Little gems of knowledge for year abroad survival
- Talk to everyone. I find it quite difficult to start up a conversation with a random stranger, but that random stranger could turn out to be your new best friend. Putting yourself out there is pretty daunting but it’s also the best thing you can do. I mean don’t walk up to any old man in the street and start sharing your life story, but if you’re enrolling in any classes (which you definitely should), take the opportunity to talk to as many people as you can, it will immediately make your year abroad so much more fun. It’s easier to sit in your room talking to friends back home, than to go out and make new ones. I urge you not to do this!
- Print out all of your year abroad paperwork before you go and get it all organised in a folder so that you know where everything is, and you know what and when you need to fill in and send off various forms.

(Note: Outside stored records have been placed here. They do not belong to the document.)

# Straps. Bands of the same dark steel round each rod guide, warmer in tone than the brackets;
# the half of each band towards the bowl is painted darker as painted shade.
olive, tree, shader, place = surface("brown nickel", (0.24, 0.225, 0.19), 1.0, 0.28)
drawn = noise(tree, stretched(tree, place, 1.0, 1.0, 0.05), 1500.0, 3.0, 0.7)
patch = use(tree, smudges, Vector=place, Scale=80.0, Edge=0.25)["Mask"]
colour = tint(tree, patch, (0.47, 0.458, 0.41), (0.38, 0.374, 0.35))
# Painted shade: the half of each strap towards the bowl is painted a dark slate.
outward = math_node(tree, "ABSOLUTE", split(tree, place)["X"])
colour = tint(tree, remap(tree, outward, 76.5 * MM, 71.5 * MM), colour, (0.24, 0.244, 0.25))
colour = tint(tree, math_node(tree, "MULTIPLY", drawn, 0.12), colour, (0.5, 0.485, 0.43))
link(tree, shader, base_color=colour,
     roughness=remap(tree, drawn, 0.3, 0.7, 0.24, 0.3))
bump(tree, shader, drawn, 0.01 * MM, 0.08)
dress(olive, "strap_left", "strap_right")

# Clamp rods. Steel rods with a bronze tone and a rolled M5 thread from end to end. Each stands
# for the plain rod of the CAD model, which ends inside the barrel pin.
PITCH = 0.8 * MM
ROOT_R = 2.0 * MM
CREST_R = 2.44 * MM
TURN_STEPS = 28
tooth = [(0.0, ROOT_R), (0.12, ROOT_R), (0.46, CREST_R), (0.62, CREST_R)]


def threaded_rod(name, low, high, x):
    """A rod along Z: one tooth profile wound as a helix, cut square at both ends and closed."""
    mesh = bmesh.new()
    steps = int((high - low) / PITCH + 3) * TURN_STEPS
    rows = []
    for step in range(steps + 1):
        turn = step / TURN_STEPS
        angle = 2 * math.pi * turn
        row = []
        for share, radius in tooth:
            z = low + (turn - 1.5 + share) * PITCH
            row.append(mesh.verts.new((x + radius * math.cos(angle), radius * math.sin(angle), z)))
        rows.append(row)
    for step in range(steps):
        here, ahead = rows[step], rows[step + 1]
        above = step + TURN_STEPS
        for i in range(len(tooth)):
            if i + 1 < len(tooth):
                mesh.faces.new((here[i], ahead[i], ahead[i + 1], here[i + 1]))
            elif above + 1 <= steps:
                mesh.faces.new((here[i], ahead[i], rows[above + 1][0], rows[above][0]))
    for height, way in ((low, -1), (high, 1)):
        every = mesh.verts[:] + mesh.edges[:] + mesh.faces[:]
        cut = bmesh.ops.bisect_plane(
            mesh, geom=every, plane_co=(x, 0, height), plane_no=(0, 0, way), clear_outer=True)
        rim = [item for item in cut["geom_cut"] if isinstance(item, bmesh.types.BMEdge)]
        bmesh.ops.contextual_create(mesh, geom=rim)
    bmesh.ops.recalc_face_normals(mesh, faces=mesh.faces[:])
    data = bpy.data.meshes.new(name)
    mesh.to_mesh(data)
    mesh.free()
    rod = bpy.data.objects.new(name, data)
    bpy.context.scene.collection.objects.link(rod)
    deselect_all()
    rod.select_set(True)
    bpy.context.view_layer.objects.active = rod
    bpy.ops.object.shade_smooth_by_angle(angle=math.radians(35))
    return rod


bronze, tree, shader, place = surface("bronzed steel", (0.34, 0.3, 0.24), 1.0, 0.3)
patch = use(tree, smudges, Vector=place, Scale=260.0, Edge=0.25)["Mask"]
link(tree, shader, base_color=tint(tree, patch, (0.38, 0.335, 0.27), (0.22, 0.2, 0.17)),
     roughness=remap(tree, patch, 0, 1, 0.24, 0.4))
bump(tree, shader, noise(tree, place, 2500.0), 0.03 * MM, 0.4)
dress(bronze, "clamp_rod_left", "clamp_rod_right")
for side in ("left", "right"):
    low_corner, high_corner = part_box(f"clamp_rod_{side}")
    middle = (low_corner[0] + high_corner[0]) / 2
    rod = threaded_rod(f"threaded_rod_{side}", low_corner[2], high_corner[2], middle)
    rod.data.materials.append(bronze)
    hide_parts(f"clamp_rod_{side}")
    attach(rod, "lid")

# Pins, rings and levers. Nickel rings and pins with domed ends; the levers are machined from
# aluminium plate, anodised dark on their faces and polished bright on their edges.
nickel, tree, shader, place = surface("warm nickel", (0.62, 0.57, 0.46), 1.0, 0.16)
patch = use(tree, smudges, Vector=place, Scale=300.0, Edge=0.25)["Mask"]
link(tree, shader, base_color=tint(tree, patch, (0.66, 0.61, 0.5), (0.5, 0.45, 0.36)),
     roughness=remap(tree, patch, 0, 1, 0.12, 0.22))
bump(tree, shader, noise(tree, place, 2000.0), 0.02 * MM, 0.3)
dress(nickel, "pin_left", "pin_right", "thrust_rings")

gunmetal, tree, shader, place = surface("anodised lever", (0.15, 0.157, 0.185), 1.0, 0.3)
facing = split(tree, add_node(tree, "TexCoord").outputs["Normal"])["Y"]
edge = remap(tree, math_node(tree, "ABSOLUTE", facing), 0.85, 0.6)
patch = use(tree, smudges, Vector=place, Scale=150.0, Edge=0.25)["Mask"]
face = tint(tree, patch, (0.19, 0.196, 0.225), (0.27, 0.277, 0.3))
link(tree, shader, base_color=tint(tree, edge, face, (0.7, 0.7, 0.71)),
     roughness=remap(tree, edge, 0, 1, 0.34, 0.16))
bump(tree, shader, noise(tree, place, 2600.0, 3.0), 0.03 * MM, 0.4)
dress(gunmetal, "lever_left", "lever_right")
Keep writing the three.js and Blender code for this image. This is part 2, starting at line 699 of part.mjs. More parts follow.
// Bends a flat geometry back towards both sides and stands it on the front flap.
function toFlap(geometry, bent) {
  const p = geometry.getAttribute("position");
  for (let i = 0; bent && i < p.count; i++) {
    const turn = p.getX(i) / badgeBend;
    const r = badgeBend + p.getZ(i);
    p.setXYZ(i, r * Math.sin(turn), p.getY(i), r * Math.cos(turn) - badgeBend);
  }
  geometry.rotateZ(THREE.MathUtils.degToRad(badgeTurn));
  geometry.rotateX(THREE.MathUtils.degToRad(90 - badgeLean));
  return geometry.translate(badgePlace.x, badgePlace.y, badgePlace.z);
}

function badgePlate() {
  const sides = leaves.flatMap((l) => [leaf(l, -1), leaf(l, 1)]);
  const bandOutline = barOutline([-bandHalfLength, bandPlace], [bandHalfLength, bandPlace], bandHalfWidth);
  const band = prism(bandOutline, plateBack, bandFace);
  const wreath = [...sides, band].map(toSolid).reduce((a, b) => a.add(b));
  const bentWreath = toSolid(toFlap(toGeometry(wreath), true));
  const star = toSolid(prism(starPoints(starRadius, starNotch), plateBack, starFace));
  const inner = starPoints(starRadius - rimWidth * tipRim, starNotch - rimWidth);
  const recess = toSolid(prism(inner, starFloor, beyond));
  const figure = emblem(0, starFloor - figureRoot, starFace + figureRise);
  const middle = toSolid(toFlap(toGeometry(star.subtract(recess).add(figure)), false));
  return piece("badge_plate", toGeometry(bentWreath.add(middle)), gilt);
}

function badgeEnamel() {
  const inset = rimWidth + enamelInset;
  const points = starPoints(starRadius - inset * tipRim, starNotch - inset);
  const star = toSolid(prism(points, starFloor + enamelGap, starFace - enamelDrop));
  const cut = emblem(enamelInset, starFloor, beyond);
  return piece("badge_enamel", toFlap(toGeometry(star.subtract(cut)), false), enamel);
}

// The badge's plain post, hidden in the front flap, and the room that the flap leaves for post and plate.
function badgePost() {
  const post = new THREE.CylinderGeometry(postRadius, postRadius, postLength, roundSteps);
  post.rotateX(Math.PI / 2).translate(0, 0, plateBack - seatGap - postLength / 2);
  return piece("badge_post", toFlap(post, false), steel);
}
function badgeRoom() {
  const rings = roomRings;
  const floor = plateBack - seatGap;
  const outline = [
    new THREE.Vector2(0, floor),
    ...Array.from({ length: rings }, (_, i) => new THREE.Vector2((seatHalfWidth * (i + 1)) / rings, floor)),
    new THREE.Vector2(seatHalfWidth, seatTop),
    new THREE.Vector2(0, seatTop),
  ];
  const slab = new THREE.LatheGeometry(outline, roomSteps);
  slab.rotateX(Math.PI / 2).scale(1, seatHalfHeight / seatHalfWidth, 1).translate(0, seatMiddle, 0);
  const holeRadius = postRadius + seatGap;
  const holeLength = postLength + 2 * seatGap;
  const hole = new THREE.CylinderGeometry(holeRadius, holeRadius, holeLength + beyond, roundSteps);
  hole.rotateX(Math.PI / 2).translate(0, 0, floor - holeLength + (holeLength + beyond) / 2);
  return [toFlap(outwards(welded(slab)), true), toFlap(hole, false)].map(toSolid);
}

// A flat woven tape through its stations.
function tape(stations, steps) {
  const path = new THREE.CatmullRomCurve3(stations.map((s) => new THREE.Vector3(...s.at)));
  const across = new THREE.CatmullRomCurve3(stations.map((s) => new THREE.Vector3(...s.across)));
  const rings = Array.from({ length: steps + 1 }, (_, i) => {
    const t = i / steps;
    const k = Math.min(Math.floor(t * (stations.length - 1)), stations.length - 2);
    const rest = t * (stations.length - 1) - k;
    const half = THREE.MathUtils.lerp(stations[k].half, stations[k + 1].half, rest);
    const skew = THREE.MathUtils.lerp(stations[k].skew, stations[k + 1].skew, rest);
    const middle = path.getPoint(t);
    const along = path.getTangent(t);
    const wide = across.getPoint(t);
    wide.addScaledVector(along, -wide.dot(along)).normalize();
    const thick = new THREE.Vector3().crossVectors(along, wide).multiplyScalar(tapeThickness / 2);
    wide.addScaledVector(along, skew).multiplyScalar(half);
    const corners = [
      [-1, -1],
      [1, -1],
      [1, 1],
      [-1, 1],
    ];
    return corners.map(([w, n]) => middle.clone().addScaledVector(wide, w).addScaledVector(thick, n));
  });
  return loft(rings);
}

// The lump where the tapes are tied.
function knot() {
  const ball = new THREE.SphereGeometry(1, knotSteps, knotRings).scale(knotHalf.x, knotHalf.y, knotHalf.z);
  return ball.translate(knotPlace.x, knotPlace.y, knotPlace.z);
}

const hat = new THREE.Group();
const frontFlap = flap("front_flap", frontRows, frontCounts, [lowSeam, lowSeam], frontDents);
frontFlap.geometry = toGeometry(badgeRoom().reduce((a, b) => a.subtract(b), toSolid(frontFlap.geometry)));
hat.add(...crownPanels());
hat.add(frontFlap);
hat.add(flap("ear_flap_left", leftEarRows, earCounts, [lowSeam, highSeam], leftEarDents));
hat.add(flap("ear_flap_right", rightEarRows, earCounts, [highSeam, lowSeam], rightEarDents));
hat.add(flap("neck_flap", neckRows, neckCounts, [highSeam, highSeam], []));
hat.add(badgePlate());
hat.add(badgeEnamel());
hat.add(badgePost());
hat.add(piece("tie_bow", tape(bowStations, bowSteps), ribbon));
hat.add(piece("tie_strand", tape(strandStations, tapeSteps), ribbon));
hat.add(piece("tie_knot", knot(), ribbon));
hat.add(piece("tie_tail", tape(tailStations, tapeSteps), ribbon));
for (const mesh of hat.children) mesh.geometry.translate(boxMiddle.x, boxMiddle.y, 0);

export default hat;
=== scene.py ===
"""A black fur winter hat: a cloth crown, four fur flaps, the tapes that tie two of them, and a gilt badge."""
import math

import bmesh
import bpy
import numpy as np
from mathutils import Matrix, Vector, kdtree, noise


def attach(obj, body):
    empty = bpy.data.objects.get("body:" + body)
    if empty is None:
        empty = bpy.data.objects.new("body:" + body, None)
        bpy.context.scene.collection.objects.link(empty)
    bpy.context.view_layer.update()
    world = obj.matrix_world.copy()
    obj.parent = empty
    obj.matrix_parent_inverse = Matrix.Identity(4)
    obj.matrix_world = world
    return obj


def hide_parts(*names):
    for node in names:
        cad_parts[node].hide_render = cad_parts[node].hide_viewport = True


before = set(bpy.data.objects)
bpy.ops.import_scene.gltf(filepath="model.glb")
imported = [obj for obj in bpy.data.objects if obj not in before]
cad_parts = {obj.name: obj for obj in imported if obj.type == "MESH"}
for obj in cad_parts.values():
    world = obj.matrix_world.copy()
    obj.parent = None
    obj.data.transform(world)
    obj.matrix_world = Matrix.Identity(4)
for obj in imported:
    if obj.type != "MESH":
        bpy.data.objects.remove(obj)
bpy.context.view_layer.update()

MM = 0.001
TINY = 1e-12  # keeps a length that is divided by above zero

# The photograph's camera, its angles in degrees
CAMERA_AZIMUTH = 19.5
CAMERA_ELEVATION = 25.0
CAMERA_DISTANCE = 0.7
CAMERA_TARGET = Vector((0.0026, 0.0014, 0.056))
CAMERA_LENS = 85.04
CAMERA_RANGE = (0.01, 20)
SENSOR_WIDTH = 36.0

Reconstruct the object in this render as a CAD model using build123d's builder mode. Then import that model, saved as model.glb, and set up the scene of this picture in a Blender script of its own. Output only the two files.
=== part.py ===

There is so much to do in terms of Erasmus Grant forms, attendance forms, etc., and instead of risking missing a deadline, just make life easier for yourself and sort it all out before you go.
- Internet is important for keeping in contact with your family and friends, but if you arrive and have no internet access, don’t let this panic you. I know that it can make you feel a little isolated so get yourself to McDonalds, and no not for a Big Mac, but to make the most of their unlimited free WiFi. Get yourself a coffee and just spend half an hour or so communicating with the outside world to make yourself feel a little bit closer to reality.
- Blog. I love my blog. As you can tell from my babbling, I’m a bit of a writeaholic and I also love taking photos, but I happen to have a really bad memory. Blogging has been an amazing way to document all of my adventures and experiences, so that I never forget what an unbelievable time I’ve had this year.
- Try new things. I am a massively picky eater, so I thought that I’d have rather a few problems in the land of snails and frogs legs, but I kept an open mind and learnt, for example, that I love scallops, sea urchin (yes, I know that’s weird!) and smelly French cheese, but I don’t really like prawns or veal. Wine is a definite in terms of trying something that you usually wouldn’t. I really didn’t like red wine before I left, but it’s so beautiful out there that you can’t help but fall in love with it (and it makes you feel seriously mature and sophisticated!).
I hope that this gives you a bit of an insight into life as a year abroad student. Make the most of every second, because before you know it, you’ll be heading back to England, wishing that you could stay for just more one week.